Another Revision Of The Q2 GDP Number By JPM: Firm Now Estimates That The Real Economic Performance Was 1.3% (From 2.4%)

Last week we noted that JPM's Michael Feroli estimated that due to a major downward revision of inventory build of non-durable goods, which the BEA had overaccounted for, the GDP print of 2.4% released two Fridays ago was actually 1.7%. Today, the stripping of the GDP print from upward biased data continues, and Feroli once again whacks the GDP number, which he now sees at 1.3%, or essentially 50% of the actual released number. This is again due to BEA's overoptimism, as today's data on wholesale inventory buildout was also far lower than the unrealistic BEA assumption (will the BEA ever underestimate a number? any number?). JPMorgan's conclusion: "The June data released so far suggests Q2 GDP is tracking closer to a 1.3% annual rate of increase, well below the 2.4% in the initial release." By the time all the overoptimistic assumption are eliminated, Q2 GDP will end up negative, and Goldman's 1.5% estimate of GDP growth in H2 will prove to be, as we expected, overoptimistic. Of course, this number is not revised for all the governmental Keynesian transferism, without which GDP would would be double digit negative.

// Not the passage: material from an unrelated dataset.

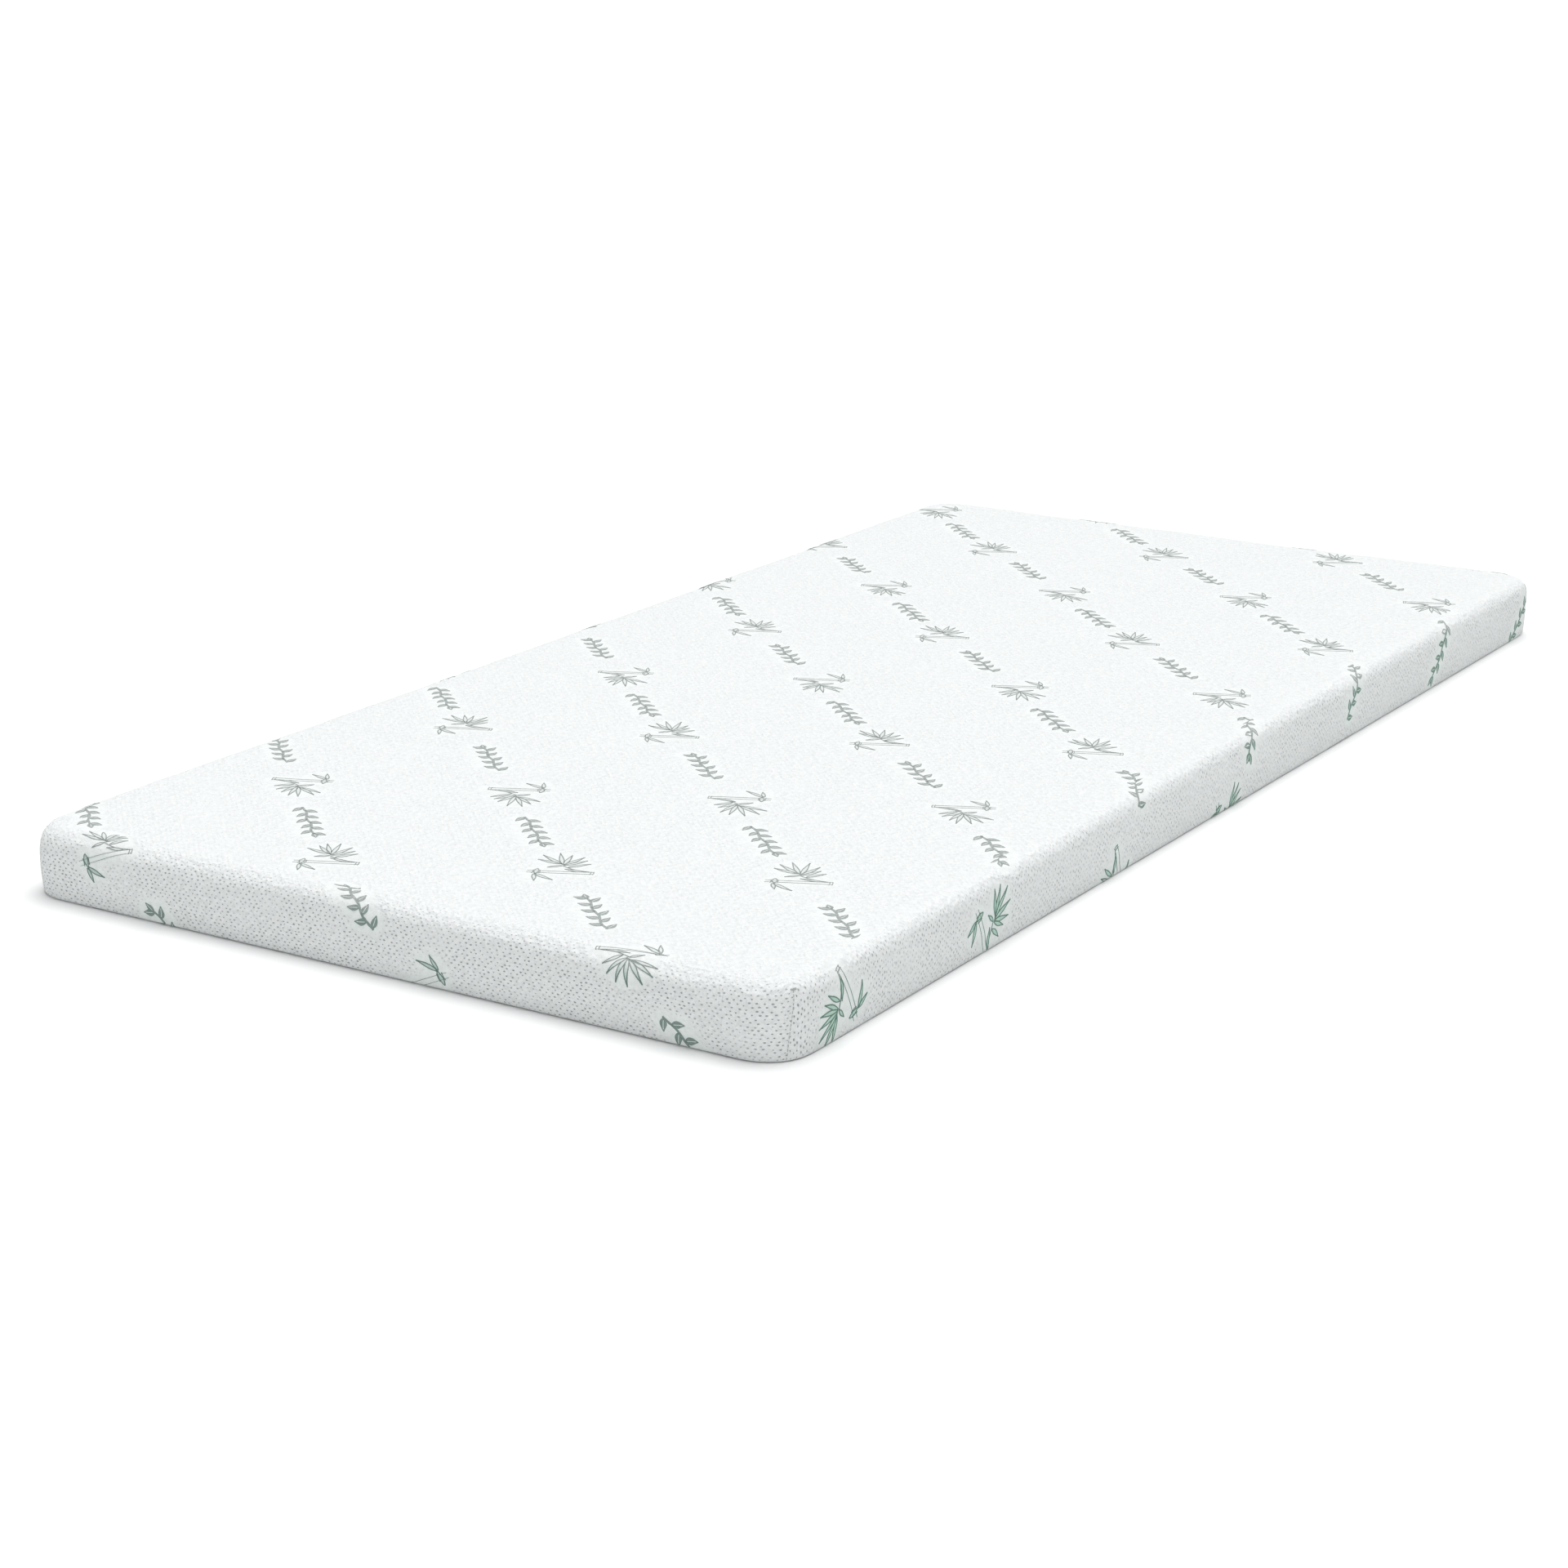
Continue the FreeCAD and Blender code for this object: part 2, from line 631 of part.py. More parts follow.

We leave it up to you to figure out what this means for Q3 growth now that there is no fiscal stimulus, and if the Fed does not launch QE2, there will be no monetary stimulus until late September 21 at the earliest.

From Michael Feroli:

When the Bureau of Economic Analysis (BEA) prepares their initial estimate for GDP, they need to make assumptions for some of the source data for the last month of the quarter, which is not available at the time of the initial release. Over the ensuing weeks that data becomes available and is incorporated in the revised estimate. When the BEA released their initial estimate of Q2 GDP on July 30th, they made some assumptions about June inventory and international trade data that seemed fairly extreme, with a very large contribution from inventory building, and a very large drag from foreign trade.
So far, BEA's assumption on June inventories have indeed looked too strong relative to the data. Today's June data on wholesale inventory building was substantially weaker than what the BEA had assumed, implying a subtraction of 0.4%-point from the initial print of GDP. This follows last week's June nondurable inventory data, which was also weaker than what BEA had assumed. Altogether, the June data released so far suggests Q2 GDP is tracking closer to a 1.3% annual rate of increase, well below the 2.4% in the initial release. That said, we would be hesitant to say Q2 is looking like 1.3% growth, full stop, because tomorrow's international trade data for June could lead to yet another change in views on what really happened last quarter, and quite possibly add back some of the GDP that is being taken out by the June inventory data.

Please no jokes about how high David Bianco will upgrade his S&P EPS on this latest piece of what Bank of America considers "non-news."